Desejo compreendais bem o que seja a caridade moral, que todos
podem praticar, que nada custa, materialmente falando, porém,
que é a mais difícil de exercer-se.
A caridade moral consiste em se suportarem umas às outras as
criaturas e é o que menos fazeis nesse mundo inferior, onde vos
achais, por agora, encarnados. Grande mérito há, crede-me, em um
homem saber calar-se, deixando fale outro mais tolo do que ele.
É um gênero de caridade isso.
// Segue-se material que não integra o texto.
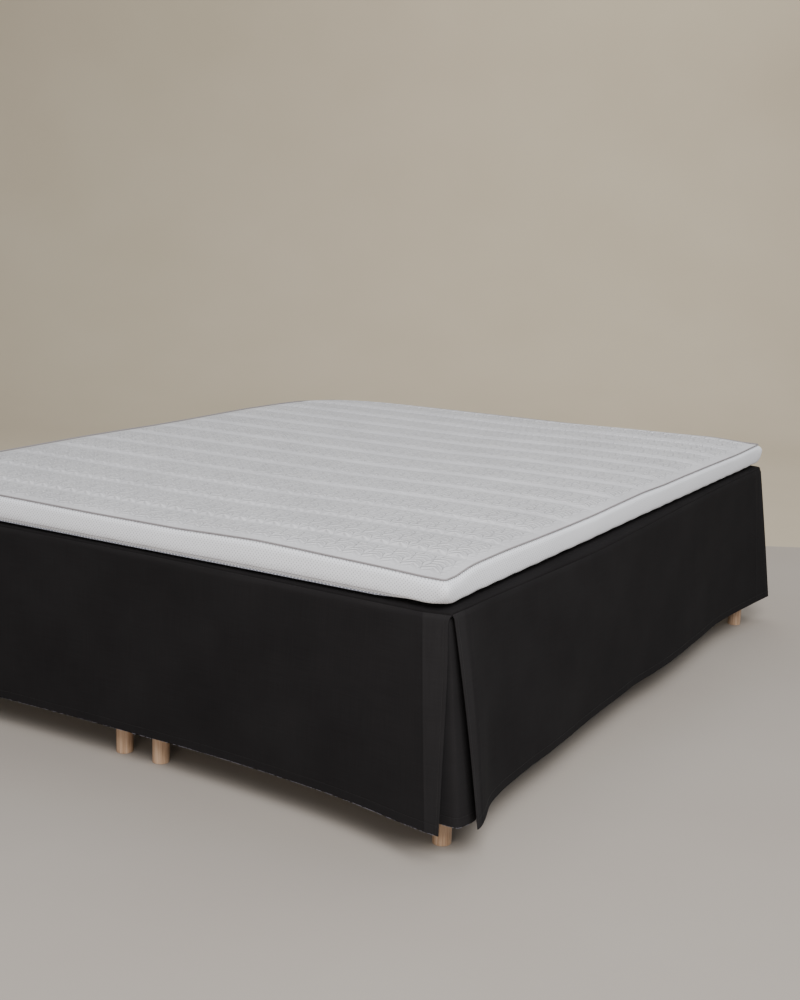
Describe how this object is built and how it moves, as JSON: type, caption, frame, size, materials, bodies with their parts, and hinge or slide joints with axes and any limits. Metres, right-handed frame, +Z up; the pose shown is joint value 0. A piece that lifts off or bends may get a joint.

Saber ser surdo quando uma palavra
zombeteira se escapa de uma boca habituada a escarnecer; não ver
o sorriso de desdém com que vos recebem pessoas que, muitas
vezes erradamente, se supõem acima de vós, quando na vida
espírita, a única real, estão, não raro, muito abaixo, constitui
merecimento, não do ponto de vista da humildade, mas do da
caridade, porquanto não dar atenção ao mau proceder de outrem é
caridade moral.
Essa caridade, no entanto, não deve obstar à outra. Tende,
porém, cuidado, principalmente em não tratar com desprezo o
vosso semelhante. Lembrai-vos de tudo o que já vos tenho dito:
Tende presente sempre que, repelindo um pobre, talvez repilais
um Espírito que vos foi caro e que, no momento, se encontra em
posição inferior a vossa. Encontrei aqui um dos pobres da Terra,
a quem, por felicidade, eu pudera auxiliar, algumas vezes, e ao
qual, a meu turno, tenho agora de implorar auxílio.
Lembrai-vos de que Jesus disse que todos somos irmãos e pensai
sempre nisso, antes de repelirdes o leproso ou o mendigo. Adeus:
pensai nos que sofrem e orai.
Irmã Rosália (Paris, 1860.)
10. Meus amigos, a muitos dentre vós tenho ouvido dizer: Como
hei de fazer caridade, se amiúde nem mesmo do necessário
disponho?
Amigos, de mil maneiras se faz a caridade. Podeis fazê-la por
pensamentos, por palavras e por ações. Por pensamentos, orando
pelos pobres abandonados, que morreram sem se acharem sequer em
condições de ver a luz. Uma prece feita de coração os alivia.
Por palavras, dando aos vossos companheiros de todos os dias
alguns bons conselhos, dizendo aos que o desespero, as privações
azedaram o ânimo e levaram a blasfemar do nome do Altíssimo: “Eu
era como sois; sofria, sentia-me desgraçado, mas acreditei no
Espiritismo e, vede, agora, sou feliz.” Aos velhos que vos
disserem: "É inútil; estou no fim da minha jornada; morrerei
como vivi", dizei: “Deus usa de justiça igual para com todos
nós; lembrai-vos dos obreiros da última hora.” As crianças já
viciadas pelas companhias de que se cercaram e que vão pelo
mundo, prestes a sucumbir às más tentações, dizei: “Deus vos vê,
meus caros pequenos”, e não vos canseis de lhes repetir essas
brandas palavras. Elas acabarão por lhes germinar nas
inteligências infantis e, em vez de vagabundos, fareis deles
homens. Também isso é caridade.
Dizem, outros dentre vós: “Ora! somos tão numerosos na Terra,
que Deus não nos pode ver a todos.” Escutai bem isto, meus
amigos: Quando estais no cume da montanha, não abrangeis com o
olhar os bilhões de grãos de areia que a cobrem? Pois bem: do
mesmo modo vos vê Deus. Ele vos deixa usar do vosso
livre-arbítrio, como vós deixais que esses grãos de areia se
movam ao sabor do vento que os dispersa. Apenas, Deus, em sua
misericórdia infinita, vos pôs no fundo do coração uma sentinela
vigilante, que se chama consciência.
Escutai-a, que somente bons conselhos ela vos dará. As vezes,
conseguis entorpecê-la, opondo-lhe o espírito do mal. Ela,
então, se cala. Mas, ficai certos de que a pobre escorraçada se
fará ouvir, logo que lhe deixardes aperceber-se da sombra do
remorso. Ouvi-a, interrogai-a e com frequência vos achareis
consolados com o conselho que dela houverdes recebido.
Meus amigos, a cada regimento novo o general entrega um
estandarte. Eu vos dou por divisa esta máxima do Cristo:
“Amai-vos uns aos outros.” Observai esse preceito, reuni-vos
todos em torno dessa bandeira e tereis ventura e consolação.